▶ [GIVEN DATA]:

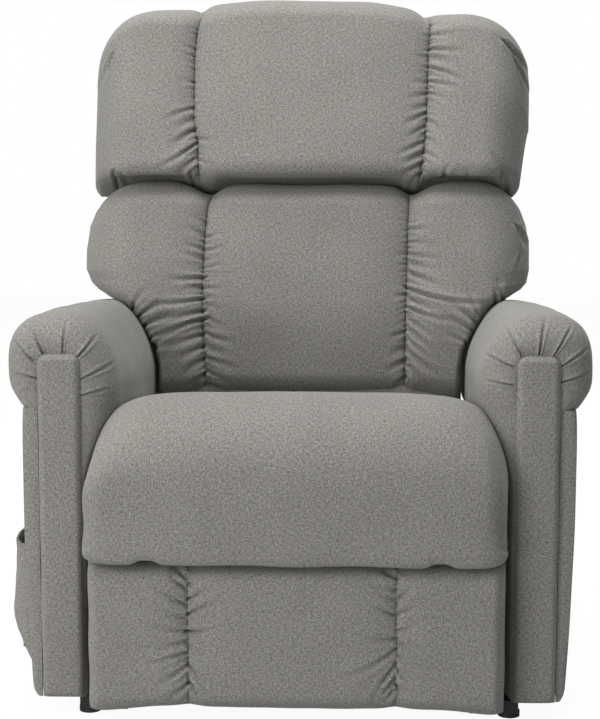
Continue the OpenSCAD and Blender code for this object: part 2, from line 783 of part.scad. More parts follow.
// Half width of the lower back cushion at a length up the back
function lumbar_half(u) = waist_w / 2 + (back_w - waist_w) / 2 * sqrt(1 - pow(1 - clamp01((u - wing_low) / wing_round), 2))
  - 14 * pow(clamp01((u - split_at + 40) / 40), 2);

function lumbar_point(c, t) =
  let (u = lumbar_low + (split_at - lumbar_low) * t,
    x = chamber_x(c, lumbar_mid_w / 2, lumbar_half(u)),
    full = chambers(c, 0.26, 0.3, 0.45, 0.5) * dome(t, 0.14),
    y = cushion_back - lumbar_d * full * (0.94 + 0.06 * sin(180 * t)),
    droop = wing_low - sqrt(wing_low * wing_low - y * y),
    lobe = clamp01((abs(x) - waist_w / 2) / 30) * pow(1 - clamp01((t - wing_share) / 0.3), 2))
  [x, y, u - droop * lobe];

module lumbar_cushion() {
  rows = concat([for (j = [0 : 8]) wing_share * packed(j, 9)],
    [for (j = [0 : 15]) wing_share + (1 - wing_share) * packed(j, 15)]);
  color(fabric) on_back() pad(function(c, t) lumbar_point(c, t), 9, rows);
}

// Top edge of the head cushion: highest in the middle, notched at the seams and rounded at the corners
function head_top(x) = let (a = abs(x), half = back_w / 2 - 4)
  back_len - 7 * exp(-pow((a - head_mid_w / 2) / 16, 2)) - 5 * ease((a - head_mid_w / 2) / 20)
  - 100 * (1 - sqrt(1 - pow(clamp01((a - half + 108) / 108), 2)));

function head_point(c, t) =
  let (half = back_w / 2 - 4,
    x = chamber_x(c, head_mid_w / 2, half),
    low = split_at + 2 + 12 * pow(clamp01((abs(x) - half + 30) / 30), 2),
    u = low + (max(head_top(x), low + 60) - low) * t,
    full = chambers(c, 0.26, 0.3, 0.4, 0.5) * dome(t, 0.17))
  [x, cushion_back - head_d * full * (1 - 0.12 * t), u];

module head_cushion() {
  color(fabric) on_back() pad(function(c, t) head_point(c, t), 9, [for (j = [0 : 20]) packed(j, 20)]);
}

// Curved cover over the rear of the back
shell_low = 4;
shell_d = 80;
shell_t = 5;
shell_y = post_rear + 2;

function shell_half(u) = waist_w / 2 - 3 + (wing_out + 8 - waist_w / 2 + 3) * ease((u - 282) / 46);

function shell_point(s, t, inset) =
  let (u = shell_low + inset + (back_len - 20 - shell_low - 2 * inset) * t,
    half = shell_half(u) - inset - 60 * pow(clamp01((t - 0.88) / 0.12), 2),
    x = half * (2 * s - 1))
  [x, shell_y + (shell_d - inset) * dome(s, 0.25) * dome(t, 0.2), u];

module back_shell() {
  n = 16;
  m = 18;
  outer = [for (j = [0 : m]) for (i = [0 : n]) shell_point(packed(i, n), packed(j, m), 0)];
  inner = [for (j = [0 : m]) for (i = [0 : n]) shell_point(packed(i, n), packed(j, m), shell_t)];
  half = len(outer);
  at = function(i, j) j * (n + 1) + i;
  skin = [for (j = [0 : m - 1]) for (i = [0 : n - 1])
    each [[at(i, j), at(i + 1, j), at(i, j + 1)], [at(i + 1, j), at(i + 1, j + 1), at(i, j + 1)]]];
  rim = [for (i = [0 : n - 1]) at(i, 0), for (j = [0 : m - 1]) at(n, j),
    for (i = [n : -1 : 1]) at(i, m), for (j = [m : -1 : 1]) at(0, j)];
  edge = [for (k = [0 : len(rim) - 1]) let (a = rim[k], b = rim[(k + 1) % len(rim)])
    each [[a, a + half, b], [b, a + half, b + half]]];
  lining = [for (f = skin) [f[0] + half, f[2] + half, f[1] + half]];
  color(fabric) on_back() polyhedron(points = concat(outer, inner), faces = concat(skin, lining, edge));
}

// ---------- footrest ----------

board_front = -420;
board_rear = -405;

module footrest_board() {
  color(timber) box(-foot_w / 2 + 14, foot_w / 2 - 14, board_front, board_rear, foot_low + 8, foot_high - 8);
}

function footrest_point(c, t) =
  let (x = chamber_x(c, foot_mid_w / 2, foot_w / 2),
    notch = 5 * exp(-pow((abs(x) - foot_mid_w / 2) / 14, 2)),
    z = foot_low + notch + (foot_high - foot_low - notch) * t,
    full = chambers(c, 0.34, 0.32, 0.4, 0.28) * dome(t, 0.2))
  [x, board_front - foot_d * full, z];

module footrest_cushion() {
  color(fabric) pad(function(c, t) footrest_point(c, t), 8, [for (j = [0 : 16]) packed(j, 16)]);
}

module footrest_bracket(side) {
  color(steel) on_side(side) difference() {
    union() {
      slab(drive_x, drive_x + link_t) {
        strap([board_pivot, tilt_end], 20);
        translate([board_rear, board_pivot[1] - 24]) square([20, tilt_end[1] - board_pivot[1] + 48]);
      }
      box(drive_x - 24, drive_x, board_rear, board_rear + 3, board_pivot[1] - 24, tilt_end[1] + 24);
      bar_x(board_pivot, 4, long_x, drive_x + 1);
      bar_x(tilt_end, 4, drive_x + 1, tilt_x + link_t);
    }
  }
}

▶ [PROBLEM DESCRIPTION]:
Extract the listing in its entirety and repeat it exactly.

▶ [SOLUTION]:
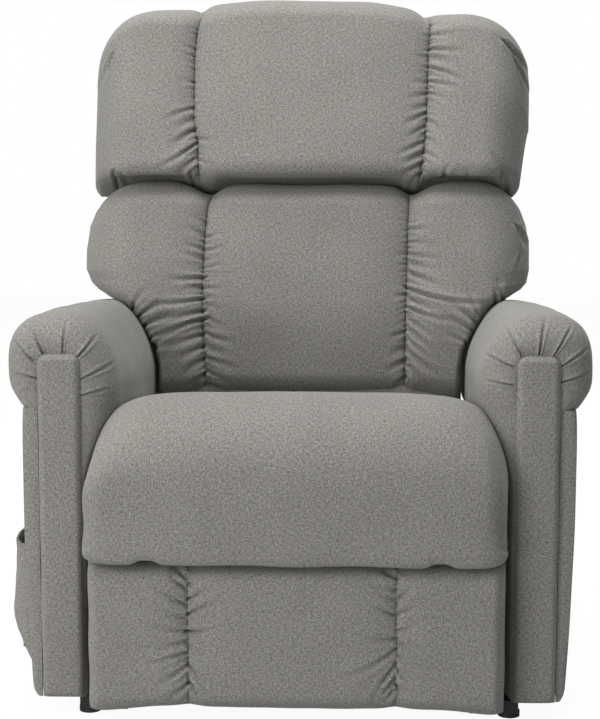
Continue the OpenSCAD and Blender code for this object: part 2, from line 783 of part.scad. More parts follow.
// Half width of the lower back cushion at a length up the back
function lumbar_half(u) = waist_w / 2 + (back_w - waist_w) / 2 * sqrt(1 - pow(1 - clamp01((u - wing_low) / wing_round), 2))
  - 14 * pow(clamp01((u - split_at + 40) / 40), 2);

function lumbar_point(c, t) =
  let (u = lumbar_low + (split_at - lumbar_low) * t,
    x = chamber_x(c, lumbar_mid_w / 2, lumbar_half(u)),
    full = chambers(c, 0.26, 0.3, 0.45, 0.5) * dome(t, 0.14),
    y = cushion_back - lumbar_d * full * (0.94 + 0.06 * sin(180 * t)),
    droop = wing_low - sqrt(wing_low * wing_low - y * y),
    lobe = clamp01((abs(x) - waist_w / 2) / 30) * pow(1 - clamp01((t - wing_share) / 0.3), 2))
  [x, y, u - droop * lobe];

module lumbar_cushion() {
  rows = concat([for (j = [0 : 8]) wing_share * packed(j, 9)],
    [for (j = [0 : 15]) wing_share + (1 - wing_share) * packed(j, 15)]);
  color(fabric) on_back() pad(function(c, t) lumbar_point(c, t), 9, rows);
}

// Top edge of the head cushion: highest in the middle, notched at the seams and rounded at the corners
function head_top(x) = let (a = abs(x), half = back_w / 2 - 4)
  back_len - 7 * exp(-pow((a - head_mid_w / 2) / 16, 2)) - 5 * ease((a - head_mid_w / 2) / 20)
  - 100 * (1 - sqrt(1 - pow(clamp01((a - half + 108) / 108), 2)));

function head_point(c, t) =
  let (half = back_w / 2 - 4,
    x = chamber_x(c, head_mid_w / 2, half),
    low = split_at + 2 + 12 * pow(clamp01((abs(x) - half + 30) / 30), 2),
    u = low + (max(head_top(x), low + 60) - low) * t,
    full = chambers(c, 0.26, 0.3, 0.4, 0.5) * dome(t, 0.17))
  [x, cushion_back - head_d * full * (1 - 0.12 * t), u];

module head_cushion() {
  color(fabric) on_back() pad(function(c, t) head_point(c, t), 9, [for (j = [0 : 20]) packed(j, 20)]);
}

// Curved cover over the rear of the back
shell_low = 4;
shell_d = 80;
shell_t = 5;
shell_y = post_rear + 2;

function shell_half(u) = waist_w / 2 - 3 + (wing_out + 8 - waist_w / 2 + 3) * ease((u - 282) / 46);

function shell_point(s, t, inset) =
  let (u = shell_low + inset + (back_len - 20 - shell_low - 2 * inset) * t,
    half = shell_half(u) - inset - 60 * pow(clamp01((t - 0.88) / 0.12), 2),
    x = half * (2 * s - 1))
  [x, shell_y + (shell_d - inset) * dome(s, 0.25) * dome(t, 0.2), u];

module back_shell() {
  n = 16;
  m = 18;
  outer = [for (j = [0 : m]) for (i = [0 : n]) shell_point(packed(i, n), packed(j, m), 0)];
  inner = [for (j = [0 : m]) for (i = [0 : n]) shell_point(packed(i, n), packed(j, m), shell_t)];
  half = len(outer);
  at = function(i, j) j * (n + 1) + i;
  skin = [for (j = [0 : m - 1]) for (i = [0 : n - 1])
    each [[at(i, j), at(i + 1, j), at(i, j + 1)], [at(i + 1, j), at(i + 1, j + 1), at(i, j + 1)]]];
  rim = [for (i = [0 : n - 1]) at(i, 0), for (j = [0 : m - 1]) at(n, j),
    for (i = [n : -1 : 1]) at(i, m), for (j = [m : -1 : 1]) at(0, j)];
  edge = [for (k = [0 : len(rim) - 1]) let (a = rim[k], b = rim[(k + 1) % len(rim)])
    each [[a, a + half, b], [b, a + half, b + half]]];
  lining = [for (f = skin) [f[0] + half, f[2] + half, f[1] + half]];
  color(fabric) on_back() polyhedron(points = concat(outer, inner), faces = concat(skin, lining, edge));
}

// ---------- footrest ----------

board_front = -420;
board_rear = -405;

module footrest_board() {
  color(timber) box(-foot_w / 2 + 14, foot_w / 2 - 14, board_front, board_rear, foot_low + 8, foot_high - 8);
}

function footrest_point(c, t) =
  let (x = chamber_x(c, foot_mid_w / 2, foot_w / 2),
    notch = 5 * exp(-pow((abs(x) - foot_mid_w / 2) / 14, 2)),
    z = foot_low + notch + (foot_high - foot_low - notch) * t,
    full = chambers(c, 0.34, 0.32, 0.4, 0.28) * dome(t, 0.2))
  [x, board_front - foot_d * full, z];

module footrest_cushion() {
  color(fabric) pad(function(c, t) footrest_point(c, t), 8, [for (j = [0 : 16]) packed(j, 16)]);
}

module footrest_bracket(side) {
  color(steel) on_side(side) difference() {
    union() {
      slab(drive_x, drive_x + link_t) {
        strap([board_pivot, tilt_end], 20);
        translate([board_rear, board_pivot[1] - 24]) square([20, tilt_end[1] - board_pivot[1] + 48]);
      }
      box(drive_x - 24, drive_x, board_rear, board_rear + 3, board_pivot[1] - 24, tilt_end[1] + 24);
      bar_x(board_pivot, 4, long_x, drive_x + 1);
      bar_x(tilt_end, 4, drive_x + 1, tilt_x + link_t);
    }
  }
}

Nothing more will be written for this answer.